--- Goal of the exercise ---
Copy out all the entries word for word.

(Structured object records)
......
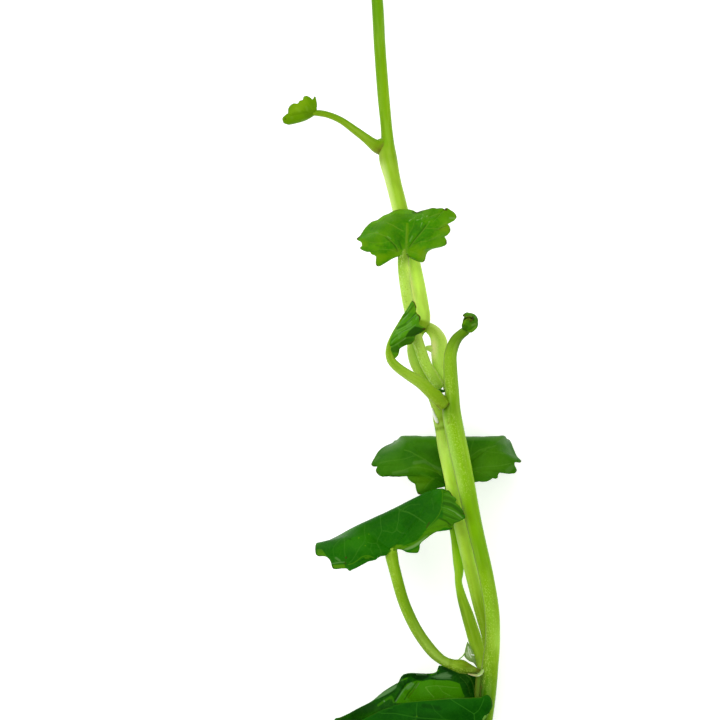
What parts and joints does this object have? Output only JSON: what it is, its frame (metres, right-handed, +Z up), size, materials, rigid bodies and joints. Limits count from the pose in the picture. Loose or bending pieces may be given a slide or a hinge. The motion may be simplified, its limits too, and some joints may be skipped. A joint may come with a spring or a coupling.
{
  "type": "japanese cress shoot",
  "caption": "Cut shoot of a creeping water cress with round lobed leaves, laid on its side as a table or aquarium plant prop",
  "frame": {"origin": "the middle of the footprint, on the surface that the shoot lies on", "axes": "+Z up from the surface, +Y along the shoot from the cut end to the growing tip, +X across it"},
  "size_m": [0.0407, 0.149, 0.0232],
  "materials": {
    "stem": "smooth juicy green stem with a soft sheen, paler in its middle stretch",
    "stalk": "smooth pale green leaf stalk, finely speckled",
    "leaf": "dark green leaf with paler veins and a satin upper side",
    "young_leaf": "young yellow-green leaf, satin",
    "root": "pale cream roots and thin membrane",
    "dry_scale": "dry brown scale, dull"
  },
  "bodies": {
    "root": {"main_stem": "stem", "long_shoot": "stem", "arched_branch": "stem", "upper_leaf_stalk": "stalk", "folded_leaf_stalk": "stalk", "back_leaf_stalk": "stalk", "left_leaf_stalk": "stalk", "top_left_leaf_stalk": "stalk", "crumpled_leaf_stalk": "stalk", "front_leaf_stalk": "stalk", "tip_leaf_left_stalk": "stalk", "tip_leaf_right_stalk": "stalk", "upper_leaf": "leaf", "back_leaf": "leaf", "left_leaf": "leaf", "crumpled_leaf": "leaf", "front_leaf": "leaf", "axil_leaf": "leaf", "folded_leaf": "young_leaf", "curled_leaf": "young_leaf", "top_left_leaf": "young_leaf", "tip_leaf_left": "young_leaf", "tip_leaf_right": "young_leaf", "tip_bud": "young_leaf", "joint_bud": "root", "root_tip": "root", "root_thread": "root", "root_sheath": "root", "joint_rootlet": "root", "dry_scale": "dry_scale"}
  },
  "joints": []
}
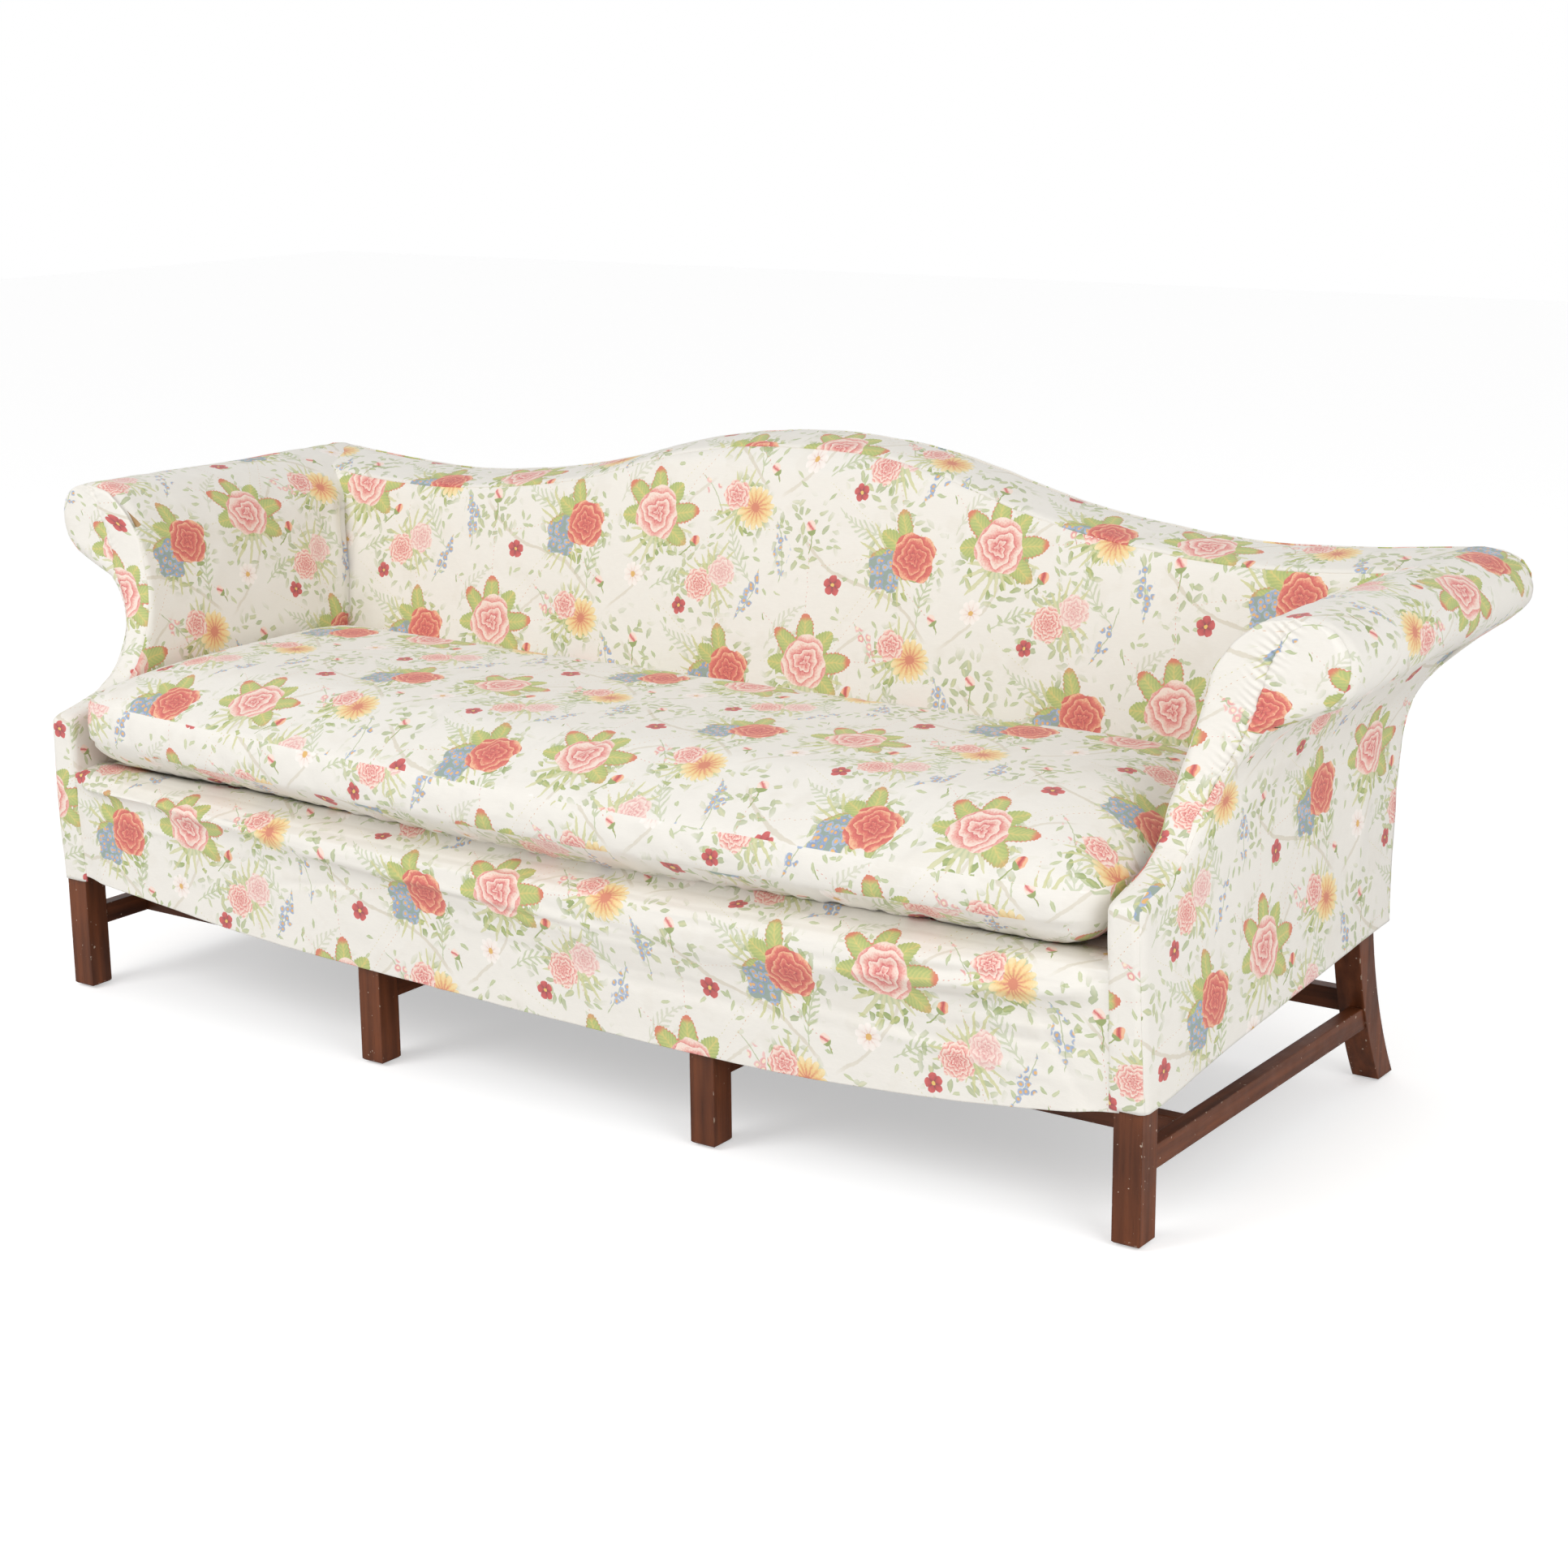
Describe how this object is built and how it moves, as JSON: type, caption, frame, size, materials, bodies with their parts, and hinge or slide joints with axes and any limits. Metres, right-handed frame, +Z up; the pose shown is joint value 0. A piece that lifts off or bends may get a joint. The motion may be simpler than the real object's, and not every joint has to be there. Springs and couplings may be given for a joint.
{
  "type": "camelback sofa",
  "caption": "Camelback sofa with outward-rolled arms, loose floral cover, long seat cushion and stretchered wooden legs.",
  "frame": {"origin": "middle of the sofa's footprint, at the floor", "axes": "+Z up, -Y to the front, +X to the sitter's left and to the right of someone facing the sofa"},
  "size_m": [2.381, 0.8952, 0.9099],
  "materials": {
    "mahogany": "satin",
    "frame_beech": "matte",
    "printed_cotton": "glazed",
    "zip_tape": "matte",
    "down_filling": "matte",
    "hair_stuffing": "matte",
    "jute_webbing": "matte",
    "hessian": "matte",
    "dust_cloth": "matte",
    "glide_steel": "satin"
  },
  "bodies": {
    "frame": {"arm_roll_rail_left": "frame_beech", "arm_roll_rail_right": "frame_beech", "arm_slat_left": "frame_beech", "arm_slat_right": "frame_beech", "arm_stuffing_left": "hair_stuffing", "arm_stuffing_right": "hair_stuffing", "arm_stump_left": "frame_beech", "arm_stump_right": "frame_beech", "back_leg_left": "mahogany", "back_leg_mid_left": "mahogany", "back_leg_mid_right": "mahogany", "back_leg_right": "mahogany", "back_post_left": "frame_beech", "back_post_right": "frame_beech", "back_rail": "frame_beech", "back_stuffing": "hair_stuffing", "back_tacking_rail": "frame_beech", "back_upright_left": "frame_beech", "back_upright_right": "frame_beech", "cover_arm_front_left": "printed_cotton", "cover_arm_front_right": "printed_cotton", "cover_back_closure": "zip_tape", "cover_deck": "printed_cotton", "cover_front_apron": "printed_cotton", "cover_inside_arm_left": "printed_cotton", "cover_inside_arm_right": "printed_cotton", "cover_inside_back": "printed_cotton", "cover_outside_arm_left": "printed_cotton", "cover_outside_arm_right": "printed_cotton", "cover_outside_back": "printed_cotton", "cover_top_band": "printed_cotton", "crest_rail": "frame_beech", "cross_rail_left": "frame_beech", "cross_rail_right": "frame_beech", "deck_stuffing": "hair_stuffing", "dust_cover": "dust_cloth", "front_leg_left": "mahogany", "front_leg_mid_left": "mahogany", "front_leg_mid_right": "mahogany", "front_leg_right": "mahogany", "front_rail": "frame_beech", "glue_blocks": "frame_beech", "leg_glides": "glide_steel", "medial_stretcher": "mahogany", "rear_stretcher": "mahogany", "seat_edge_roll": "hair_stuffing", "seat_hessian": "hessian", "seat_webbing": "jute_webbing", "side_rail_left": "frame_beech", "side_rail_right": "frame_beech", "stretcher_left": "mahogany", "stretcher_mid_left": "mahogany", "stretcher_mid_right": "mahogany", "stretcher_right": "mahogany"},
    "cushion": {"cushion_case": "printed_cotton", "cushion_filling": "down_filling", "cushion_zip": "zip_tape"}
  },
  "joints": [
    {"name": "cushion_lift", "type": "slide", "parent": "frame", "child": "cushion", "axis": [0, 0, 1], "range_m": [0, 0.6]}
  ]
}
......
--- Finished exercise ---
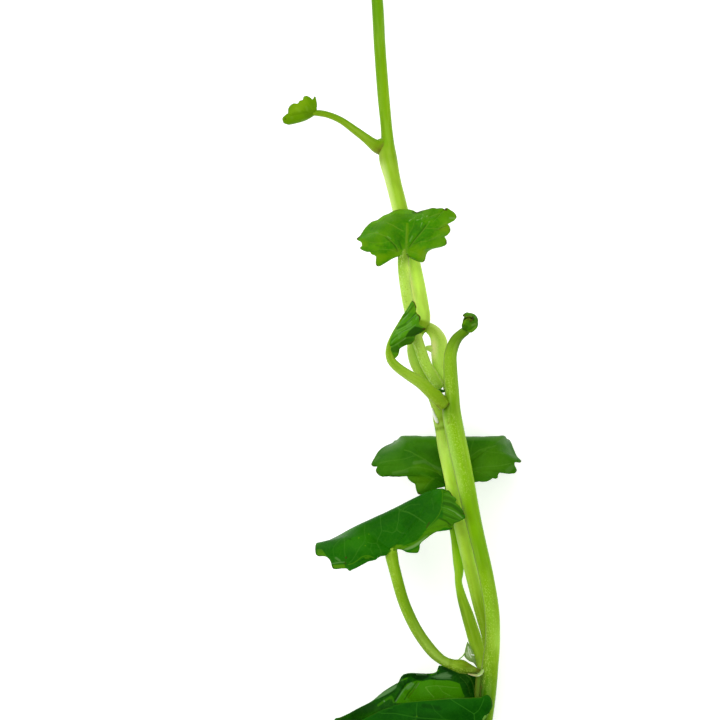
What parts and joints does this object have? Output only JSON: what it is, its frame (metres, right-handed, +Z up), size, materials, rigid bodies and joints. Limits count from the pose in the picture. Loose or bending pieces may be given a slide or a hinge. The motion may be simplified, its limits too, and some joints may be skipped. A joint may come with a spring or a coupling.
{
  "type": "japanese cress shoot",
  "caption": "Cut shoot of a creeping water cress with round lobed leaves, laid on its side as a table or aquarium plant prop",
  "frame": {"origin": "the middle of the footprint, on the surface that the shoot lies on", "axes": "+Z up from the surface, +Y along the shoot from the cut end to the growing tip, +X across it"},
  "size_m": [0.0407, 0.149, 0.0232],
  "materials": {
    "stem": "smooth juicy green stem with a soft sheen, paler in its middle stretch",
    "stalk": "smooth pale green leaf stalk, finely speckled",
    "leaf": "dark green leaf with paler veins and a satin upper side",
    "young_leaf": "young yellow-green leaf, satin",
    "root": "pale cream roots and thin membrane",
    "dry_scale": "dry brown scale, dull"
  },
  "bodies": {
    "root": {"main_stem": "stem", "long_shoot": "stem", "arched_branch": "stem", "upper_leaf_stalk": "stalk", "folded_leaf_stalk": "stalk", "back_leaf_stalk": "stalk", "left_leaf_stalk": "stalk", "top_left_leaf_stalk": "stalk", "crumpled_leaf_stalk": "stalk", "front_leaf_stalk": "stalk", "tip_leaf_left_stalk": "stalk", "tip_leaf_right_stalk": "stalk", "upper_leaf": "leaf", "back_leaf": "leaf", "left_leaf": "leaf", "crumpled_leaf": "leaf", "front_leaf": "leaf", "axil_leaf": "leaf", "folded_leaf": "young_leaf", "curled_leaf": "young_leaf", "top_left_leaf": "young_leaf", "tip_leaf_left": "young_leaf", "tip_leaf_right": "young_leaf", "tip_bud": "young_leaf", "joint_bud": "root", "root_tip": "root", "root_thread": "root", "root_sheath": "root", "joint_rootlet": "root", "dry_scale": "dry_scale"}
  },
  "joints": []
}
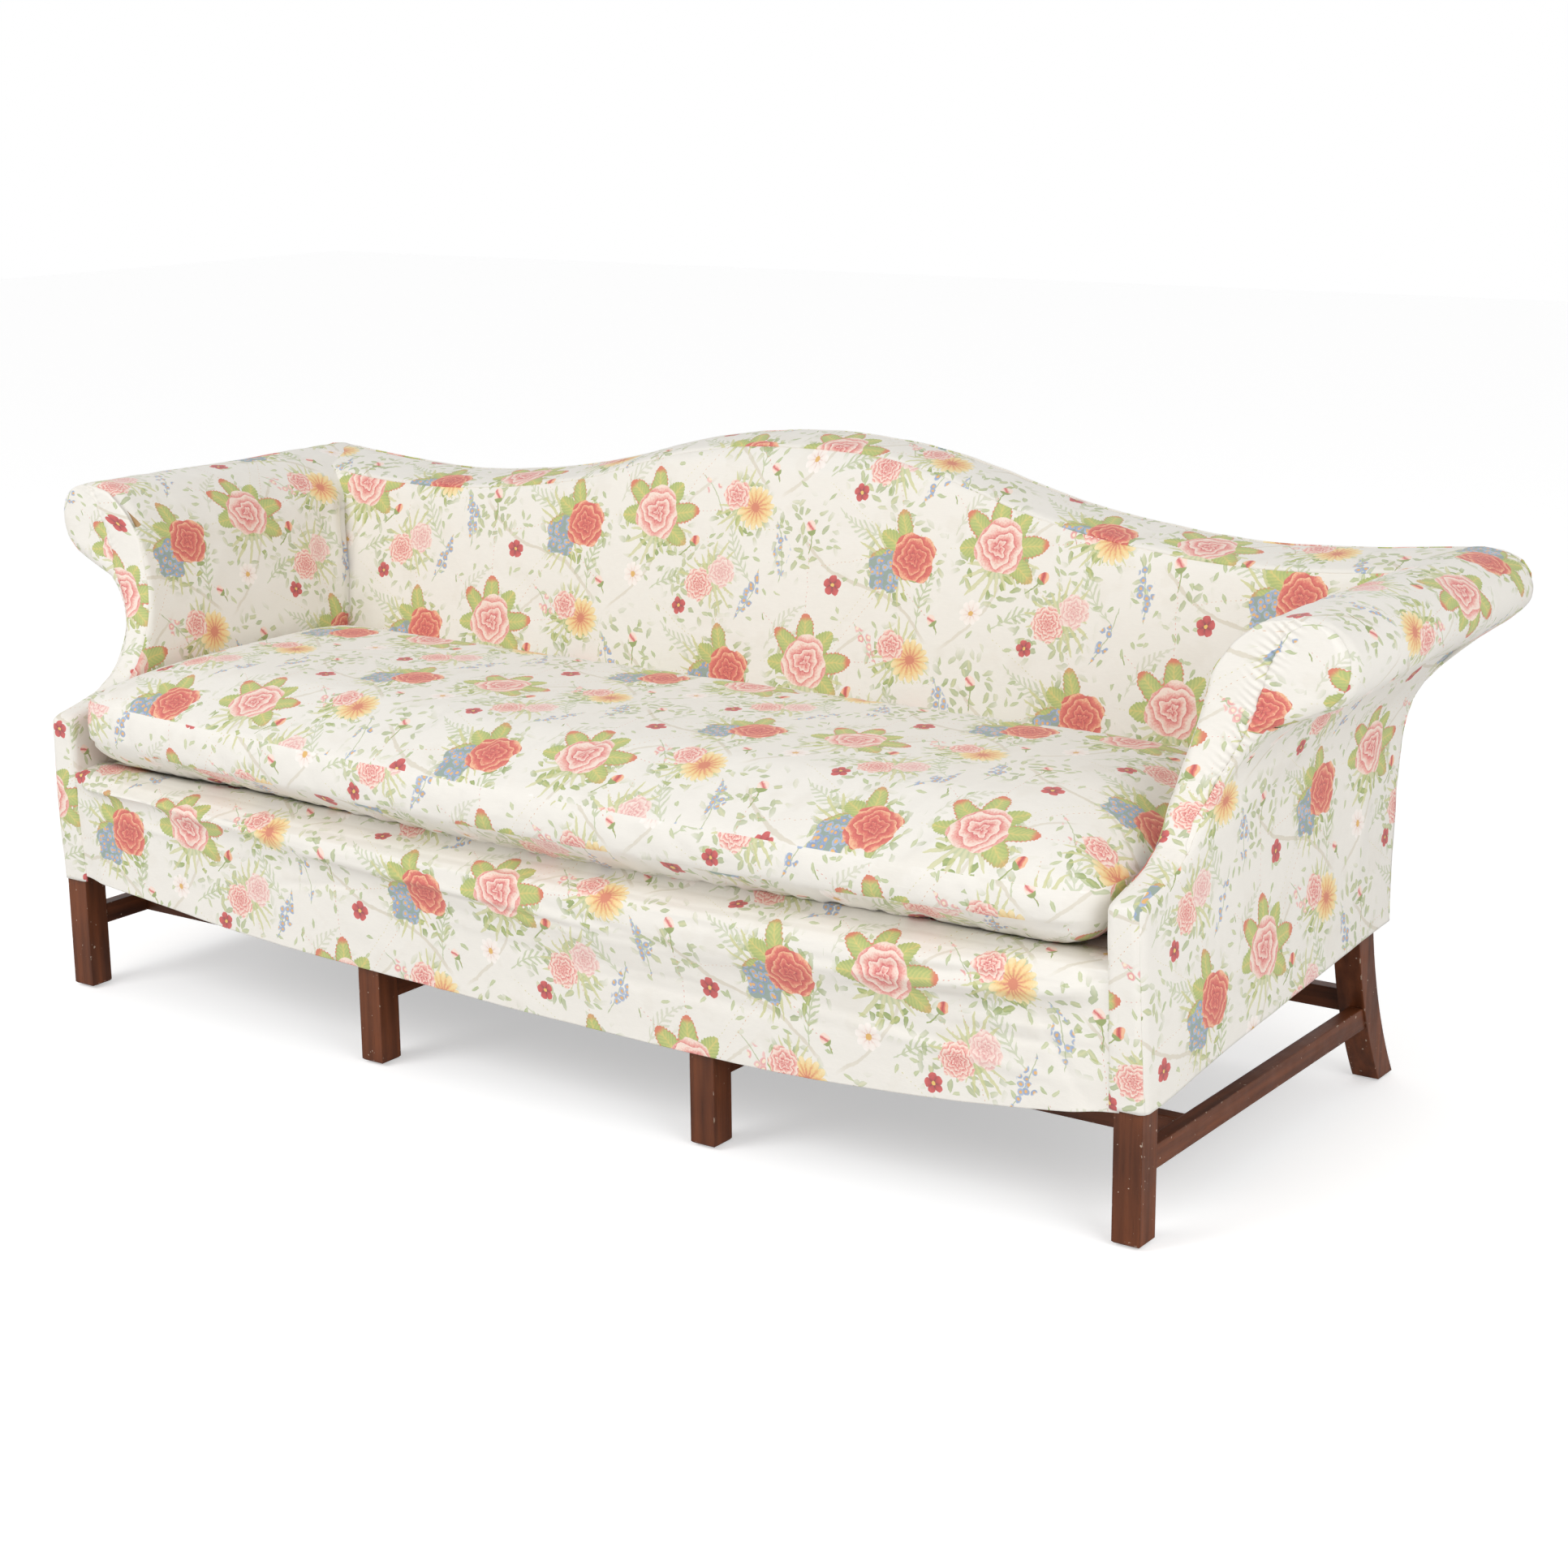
Describe how this object is built and how it moves, as JSON: type, caption, frame, size, materials, bodies with their parts, and hinge or slide joints with axes and any limits. Metres, right-handed frame, +Z up; the pose shown is joint value 0. A piece that lifts off or bends may get a joint. The motion may be simpler than the real object's, and not every joint has to be there. Springs and couplings may be given for a joint.
{
  "type": "camelback sofa",
  "caption": "Camelback sofa with outward-rolled arms, loose floral cover, long seat cushion and stretchered wooden legs.",
  "frame": {"origin": "middle of the sofa's footprint, at the floor", "axes": "+Z up, -Y to the front, +X to the sitter's left and to the right of someone facing the sofa"},
  "size_m": [2.381, 0.8952, 0.9099],
  "materials": {
    "mahogany": "satin",
    "frame_beech": "matte",
    "printed_cotton": "glazed",
    "zip_tape": "matte",
    "down_filling": "matte",
    "hair_stuffing": "matte",
    "jute_webbing": "matte",
    "hessian": "matte",
    "dust_cloth": "matte",
    "glide_steel": "satin"
  },
  "bodies": {
    "frame": {"arm_roll_rail_left": "frame_beech", "arm_roll_rail_right": "frame_beech", "arm_slat_left": "frame_beech", "arm_slat_right": "frame_beech", "arm_stuffing_left": "hair_stuffing", "arm_stuffing_right": "hair_stuffing", "arm_stump_left": "frame_beech", "arm_stump_right": "frame_beech", "back_leg_left": "mahogany", "back_leg_mid_left": "mahogany", "back_leg_mid_right": "mahogany", "back_leg_right": "mahogany", "back_post_left": "frame_beech", "back_post_right": "frame_beech", "back_rail": "frame_beech", "back_stuffing": "hair_stuffing", "back_tacking_rail": "frame_beech", "back_upright_left": "frame_beech", "back_upright_right": "frame_beech", "cover_arm_front_left": "printed_cotton", "cover_arm_front_right": "printed_cotton", "cover_back_closure": "zip_tape", "cover_deck": "printed_cotton", "cover_front_apron": "printed_cotton", "cover_inside_arm_left": "printed_cotton", "cover_inside_arm_right": "printed_cotton", "cover_inside_back": "printed_cotton", "cover_outside_arm_left": "printed_cotton", "cover_outside_arm_right": "printed_cotton", "cover_outside_back": "printed_cotton", "cover_top_band": "printed_cotton", "crest_rail": "frame_beech", "cross_rail_left": "frame_beech", "cross_rail_right": "frame_beech", "deck_stuffing": "hair_stuffing", "dust_cover": "dust_cloth", "front_leg_left": "mahogany", "front_leg_mid_left": "mahogany", "front_leg_mid_right": "mahogany", "front_leg_right": "mahogany", "front_rail": "frame_beech", "glue_blocks": "frame_beech", "leg_glides": "glide_steel", "medial_stretcher": "mahogany", "rear_stretcher": "mahogany", "seat_edge_roll": "hair_stuffing", "seat_hessian": "hessian", "seat_webbing": "jute_webbing", "side_rail_left": "frame_beech", "side_rail_right": "frame_beech", "stretcher_left": "mahogany", "stretcher_mid_left": "mahogany", "stretcher_mid_right": "mahogany", "stretcher_right": "mahogany"},
    "cushion": {"cushion_case": "printed_cotton", "cushion_filling": "down_filling", "cushion_zip": "zip_tape"}
  },
  "joints": [
    {"name": "cushion_lift", "type": "slide", "parent": "frame", "child": "cushion", "axis": [0, 0, 1], "range_m": [0, 0.6]}
  ]
}